November 2005: the Israeli government halts all conversions of the Bnei Menashe in India, citing strained relations between the two countries after Indian officials express concern about the conversions; they indicate that mass conversions are considered illegal in India. Concern may have been triggered after a task force from the Rabbinic Court travelled to India in September 2005 to complete the conversion process for 218 Bnei Menashe.
3. Impressions of the Bnei Manashe from a Neighbor.
The following short sub-article is derived from an account of A. who lives in what may be considered a Bnei Manashe neighborhood on one of the West Bank religious settlements:
# They include good and bad elements, the same as anybody else. On the whole, as a neighbor I get along with them. Some have problems with alcoholism. In our neighborhood this has caused the death of a few. A few are very religious, coming to pray every morning in the synagogue. Their degree of religiosity reflects the general community. Here the community in general is religious and an intense religious atmosphere exists, so the Bnei Manashe consequently are often also observant.
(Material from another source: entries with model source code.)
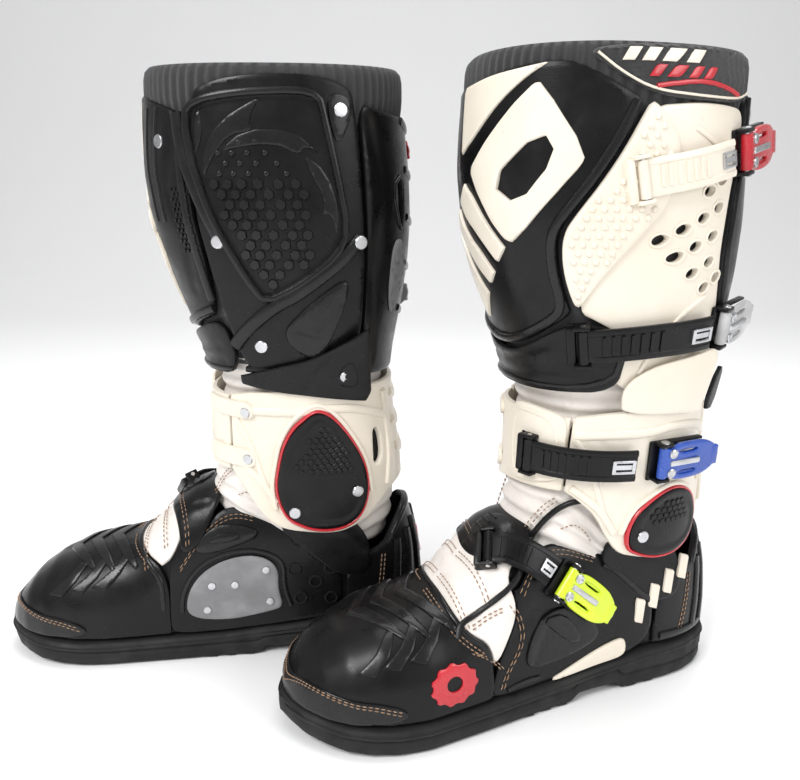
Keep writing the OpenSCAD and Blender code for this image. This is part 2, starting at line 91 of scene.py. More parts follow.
foot_outer = curve([(-30, 38), (20, 40), (60, 43), (100, 49), (140, 54), (165, 52), (185, 45),
                    (200, 35), (210, 24), (216, 14), (219.5, 2)], 4)
foot_inner = curve([(-30, 36), (20, 38), (60, 41), (100, 44), (140, 47), (165, 47), (185, 42),
                    (200, 35), (210, 26), (216, 17), (219.5, 2)], 4)
heel_len = curve([(28, 55), (50, 55), (75, 52), (95, 47), (112, 41)], 6)
heel_half = curve([(28, 37.5), (60, 37.5), (84, 36.5), (112, 34)], 6)
foot_n = curve([(-30, 4.4), (15, 4.2), (45, 3.6), (75, 2.9), (105, 2.5), (220, 2.4)], 8)
sole_outer = curve([(-89, 4), (-86, 15), (-80, 24), (-70, 31), (-56, 36.5), (-40, 39), (-20, 40),
                    (20, 42), (60, 46), (100, 52), (140, 57), (160, 56), (176, 52), (190, 45),
                    (201, 36), (210, 26), (217, 15), (222, 3)], 1.5)
sole_inner = curve([(-89, 4), (-86, 15), (-80, 24), (-70, 31), (-56, 36), (-40, 38), (-20, 38),
                    (20, 39), (60, 42), (100, 46), (140, 49.5), (160, 50), (176, 48), (190, 43),
                    (201, 36), (210, 28), (217, 18), (222, 3)], 1.5)
sole_floor = curve([(-89, 3), (-84, 0), (-4, 0), (0, 5), (30, 5), (36, 0), (150, 0),
                    (190, 2.5), (210, 6), (222, 11)], 1.5)


def arc(v, e):
    return np.sign(v) * np.abs(v) ** e


def spread(*values):
    """The values as float arrays of one shape."""
    return np.broadcast_arrays(*(np.asarray(v, float) for v in values))


def leg(t, z, d):
    """Leg surface: angle t (0 front, 90 outer side), height z, offset d."""
    t, z, d = spread(np.radians(t), z, d)
    f, b, w = leg_front(z), leg_back(z), leg_half(z)
    e = 2 / LEG_N
    return np.stack([(f + b) / 2 + ((f - b) / 2 + d) * arc(np.cos(t), e),
                     (w + d) * arc(np.sin(t), e), z], -1)


def foot(x, p, d):
    """Foot surface: position x, polar angle p (0 outer welt, 90 top, 180 inner welt), offset d."""
    x, p, d = spread(x, p, d)
    w = np.where(p < 90, foot_outer(x), foot_inner(x))
    b, n = foot_welt(x), foot_n(x)
    c, s = np.cos(np.radians(p)), np.maximum(np.sin(np.radians(p)), 0)
    r = (np.abs(c) ** n + s**n) ** (-1 / n)
    return np.stack([x, (w + d) * r * c, b + (foot_top(x) - b + d) * r * s], -1)


def polar(x, p):
    """The polar angle of the foot surface's point with the superellipse angle p."""
    a = np.radians(np.minimum(p, 180 - p))
    q = np.degrees(np.arctan(np.tan(a) ** (2 / foot_n(x))))
    return np.where(np.asarray(p) < 90, q, 180 - q)


def run_foot(x, p, d):
    """Foot surface by the superellipse angle, as the buckle runs use it."""
    return foot(x, polar(np.asarray(x, float), np.asarray(p, float)), d)


def heel(a, z, d):
    """Heel surface: plan angle a (90 outer side, 180 back), height z, offset d."""
    a, z, d = spread(np.radians(a), z, d)
    e = 2 / LEG_N
    return np.stack([-30 + (heel_len(z) + d) * arc(np.cos(a), e),
                     (heel_half(z) + d) * arc(np.sin(a), e), z], -1)


def frame_surf(m, bend=0.0):
    """Surface of a local frame m (columns: along, across, out, origin), curling down by bend."""
    def place(u, v, d):
        u, v, d = spread(u, v, d)
        z = d - bend * np.clip(u, 0, None) ** 2
        return m[:, 3] + u[..., None] * m[:, 0] + v[..., None] * m[:, 1] + z[..., None] * m[:, 2]
    return place


def side_frame(m, out):
    """Local frame on the outer (m = 1) or inner (m = -1) side: x to the toe, y up, z outwards."""
    return np.array([[1, 0, 0, 0], [0, 0, m, m * out], [0, 1, 0, 0]], float)


LEG_STEP = 1.25  # mm round the leg for each degree
METRIC = {leg: (LEG_STEP, 1.0), foot: (1.0, 0.95), heel: (0.9, 1.0)}


def edge_table(rows):
    """Position against polar angle, from rows of (superellipse angle, x)."""
    return curve([(float(polar(x, p)), x) for p, x in rows], 4)


toe_back = edge_table([(0.5, 99), (10, 96), (22, 99), (34, 111), (50, 118), (70, 121), (89, 122),
                       (110, 120), (130, 112), (142, 104), (152, 98), (179.5, 98)])
vamp_back = edge_table([(0.5, 98.2), (9, 95.2), (14, 88), (26, 77), (36, 80), (46, 84), (56, 74), (66, 64),
                        (114, 64), (124, 74), (134, 86), (142, 92), (150, 96), (179.5, 97.2)])


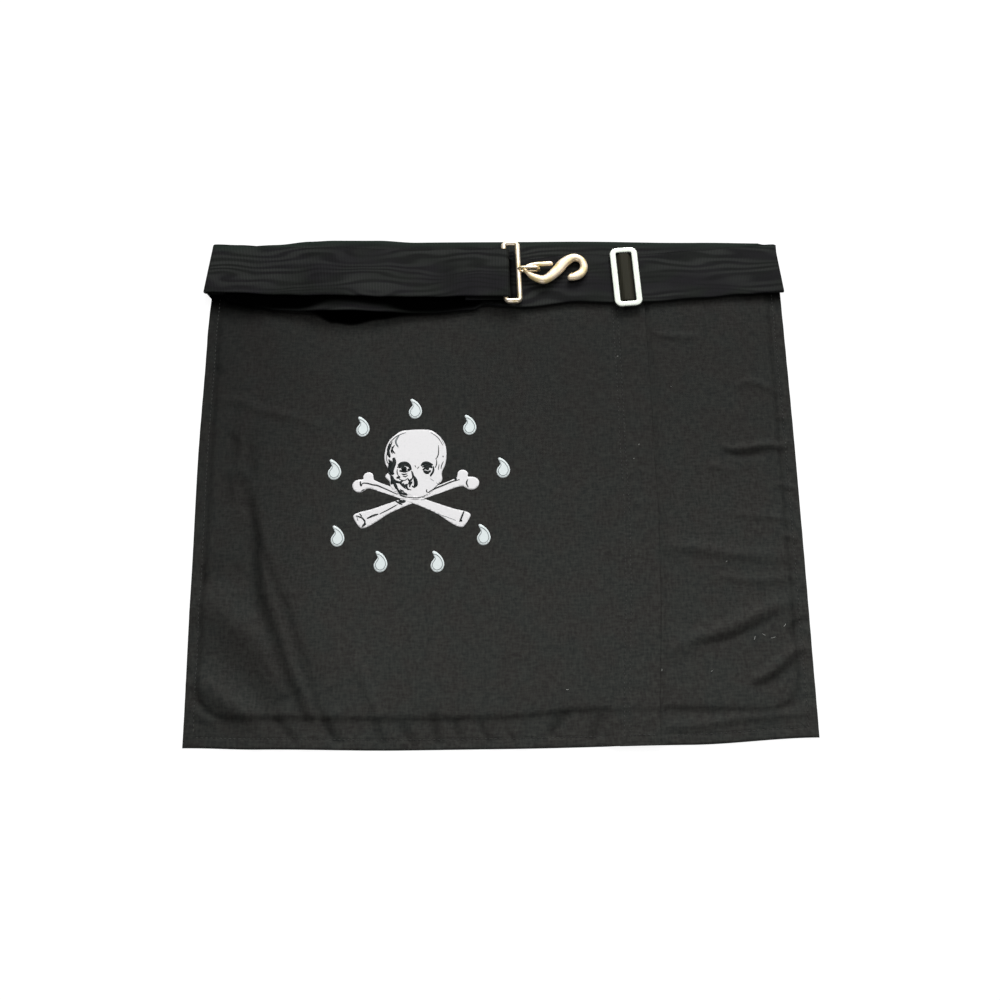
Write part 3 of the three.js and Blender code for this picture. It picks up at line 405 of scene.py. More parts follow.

In other areas where Bnei Manashe are to be found (such as Afula) and the surroundings are more secular they are probably influenced in the same direction. They work, buy cars, and in general are interested in getting along. I would say that physically and psychologically in spirit they are stronger than some other groups e.g. a portion of the Ethiopians. The boys serve in the army. There are problems with some due to the hardships of adjusting.
# On the one hand they identify with the Jews and with Israel. They want to be accepted. On the other hand they look different, are different, and stay together as different. I have been as good as told that they do not all necessarily really believe they are descended from Manasseh. The notion of Israelite descent is used to help them socially and psychologically. It gives them a stronger stand in their own eyes and in that of others when dealing with Israeli society and their situation.